### Material

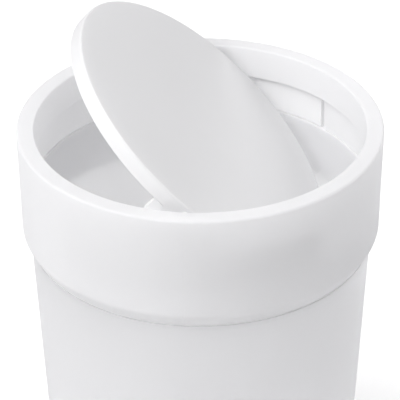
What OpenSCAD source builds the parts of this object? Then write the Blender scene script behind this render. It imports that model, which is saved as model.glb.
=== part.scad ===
// Countertop trash can with a lift-off collar and a round swing lid.
// Millimetres. Origin at the centre of the base on the floor, +Z up.
// The lid's pivot axis runs along Y. A positive lid_tilt lowers the +X side.

/* [Bin] */
// Height of the bin from the floor to its rim
bin_h = 176; // [130:1:260]
// Radius of the wall at the floor
base_r = 63.5; // [50:0.5:68]
// Radius of the wall just under the collar
shoulder_r = 70.9; // [68:0.1:95]
// Step from the wall in to the neck, which the collar's edge fills
shoulder_step = 0.6; // [0.4:0.1:1.5]
// Height of the neck above the shoulder
neck_h = 22.4; // [14:0.1:30]
// Thickness of the bin's wall
bin_wall = 1.8; // [1.2:0.1:3]
// Thickness of the neck
neck_wall = 1.4; // [1:0.1:2.4]
// Thickness of the floor
floor_t = 2.2; // [1.4:0.1:4]
// Height of the foot ring under the floor
foot_h = 1.2; // [0.6:0.1:3]
// Width of the foot ring
foot_w = 4.5; // [3:0.1:8]
// Outer radius of the curve from wall to floor
heel_r = 3.5; // [2:0.1:6]

/* [Collar] */
// Height of the collar from its lower edge to the land
collar_h = 51.25; // [46:0.05:75]
// How far the collar's top stands out past the bin's wall
collar_flare = 4.1; // [3:0.1:8]
// How far the skirt leans in between the land and the corner
skirt_lean = 0.75; // [0:0.05:1.5]
// Height of the sloped lower edge
chamfer_h = 6; // [4:0.1:10]
// Height of the upright lip under the sloped edge
lip_h = 0.8; // [0.4:0.1:1.5]
// Radius of the soft corner over the sloped edge
corner_r = 7; // [3:0.5:9]
// Thickness of the skirt
skirt_wall = 2.3; // [1.6:0.1:3]
// Width of the flat land on top
land_w = 7.2; // [6.4:0.1:9]
// Radius of the land's outer edge
land_edge = 1.1; // [0.5:0.1:2]
// Height of the upper inner band
band_h = 13.95; // [12:0.05:20]
// How much of the rim the ledge covers
seat_w = 0.6; // [0.4:0.1:0.9]
// Gap under the collar's lower edge
edge_gap = 0.15; // [0.1:0.05:0.5]
// Gap on the diameter between the bin's neck and the bore
fit_gap = 0.3; // [0.15:0.05:0.5]

/* [Pivot brackets] */
// How far a panel stands in from the lower band
panel_t = 1.8; // [1.6:0.1:2.4]
// Half of the angle that a panel covers
panel_half = 45; // [20:1:70]
// Gap over a panel, under the upper band
panel_gap = 0.8; // [0.4:0.1:1.5]
// Gap between a panel and the bin's rim
panel_low_gap = 0.8; // [0.3:0.1:1.5]
// Width of the tongue behind the upper band
tongue_w = 14; // [8:0.5:20]
// Thickness of the tongue
tongue_t = 1.6; // [1.2:0.1:1.8]
// Radius of the stud that carries the lid
stud_r = 1.2; // [1:0.05:1.25]
// How far the stud reaches into the lid
stud_reach = 5.5; // [4:0.1:7]

/* [Lid] */
// Gap between the lid and the upper band
lid_gap = 2; // [1.6:0.1:4]
// Thickness of the lid at its edge
lid_t = 6.4; // [5.6:0.1:9]
// Depth of the pivot axis under the lid's top face
pivot_drop = 3; // [2.4:0.1:4]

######

# Aim of the task
Word for word, restate all of the data shown above.

# Full response
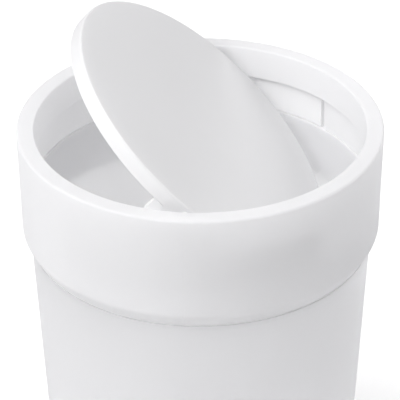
What OpenSCAD source builds the parts of this object? Then write the Blender scene script behind this render. It imports that model, which is saved as model.glb.
=== part.scad ===
// Countertop trash can with a lift-off collar and a round swing lid.
// Millimetres. Origin at the centre of the base on the floor, +Z up.
// The lid's pivot axis runs along Y. A positive lid_tilt lowers the +X side.

/* [Bin] */
// Height of the bin from the floor to its rim
bin_h = 176; // [130:1:260]
// Radius of the wall at the floor
base_r = 63.5; // [50:0.5:68]
// Radius of the wall just under the collar
shoulder_r = 70.9; // [68:0.1:95]
// Step from the wall in to the neck, which the collar's edge fills
shoulder_step = 0.6; // [0.4:0.1:1.5]
// Height of the neck above the shoulder
neck_h = 22.4; // [14:0.1:30]
// Thickness of the bin's wall
bin_wall = 1.8; // [1.2:0.1:3]
// Thickness of the neck
neck_wall = 1.4; // [1:0.1:2.4]
// Thickness of the floor
floor_t = 2.2; // [1.4:0.1:4]
// Height of the foot ring under the floor
foot_h = 1.2; // [0.6:0.1:3]
// Width of the foot ring
foot_w = 4.5; // [3:0.1:8]
// Outer radius of the curve from wall to floor
heel_r = 3.5; // [2:0.1:6]

/* [Collar] */
// Height of the collar from its lower edge to the land
collar_h = 51.25; // [46:0.05:75]
// How far the collar's top stands out past the bin's wall
collar_flare = 4.1; // [3:0.1:8]
// How far the skirt leans in between the land and the corner
skirt_lean = 0.75; // [0:0.05:1.5]
// Height of the sloped lower edge
chamfer_h = 6; // [4:0.1:10]
// Height of the upright lip under the sloped edge
lip_h = 0.8; // [0.4:0.1:1.5]
// Radius of the soft corner over the sloped edge
corner_r = 7; // [3:0.5:9]
// Thickness of the skirt
skirt_wall = 2.3; // [1.6:0.1:3]
// Width of the flat land on top
land_w = 7.2; // [6.4:0.1:9]
// Radius of the land's outer edge
land_edge = 1.1; // [0.5:0.1:2]
// Height of the upper inner band
band_h = 13.95; // [12:0.05:20]
// How much of the rim the ledge covers
seat_w = 0.6; // [0.4:0.1:0.9]
// Gap under the collar's lower edge
edge_gap = 0.15; // [0.1:0.05:0.5]
// Gap on the diameter between the bin's neck and the bore
fit_gap = 0.3; // [0.15:0.05:0.5]

/* [Pivot brackets] */
// How far a panel stands in from the lower band
panel_t = 1.8; // [1.6:0.1:2.4]
// Half of the angle that a panel covers
panel_half = 45; // [20:1:70]
// Gap over a panel, under the upper band
panel_gap = 0.8; // [0.4:0.1:1.5]
// Gap between a panel and the bin's rim
panel_low_gap = 0.8; // [0.3:0.1:1.5]
// Width of the tongue behind the upper band
tongue_w = 14; // [8:0.5:20]
// Thickness of the tongue
tongue_t = 1.6; // [1.2:0.1:1.8]
// Radius of the stud that carries the lid
stud_r = 1.2; // [1:0.05:1.25]
// How far the stud reaches into the lid
stud_reach = 5.5; // [4:0.1:7]

/* [Lid] */
// Gap between the lid and the upper band
lid_gap = 2; // [1.6:0.1:4]
// Thickness of the lid at its edge
lid_t = 6.4; // [5.6:0.1:9]
// Depth of the pivot axis under the lid's top face
pivot_drop = 3; // [2.4:0.1:4]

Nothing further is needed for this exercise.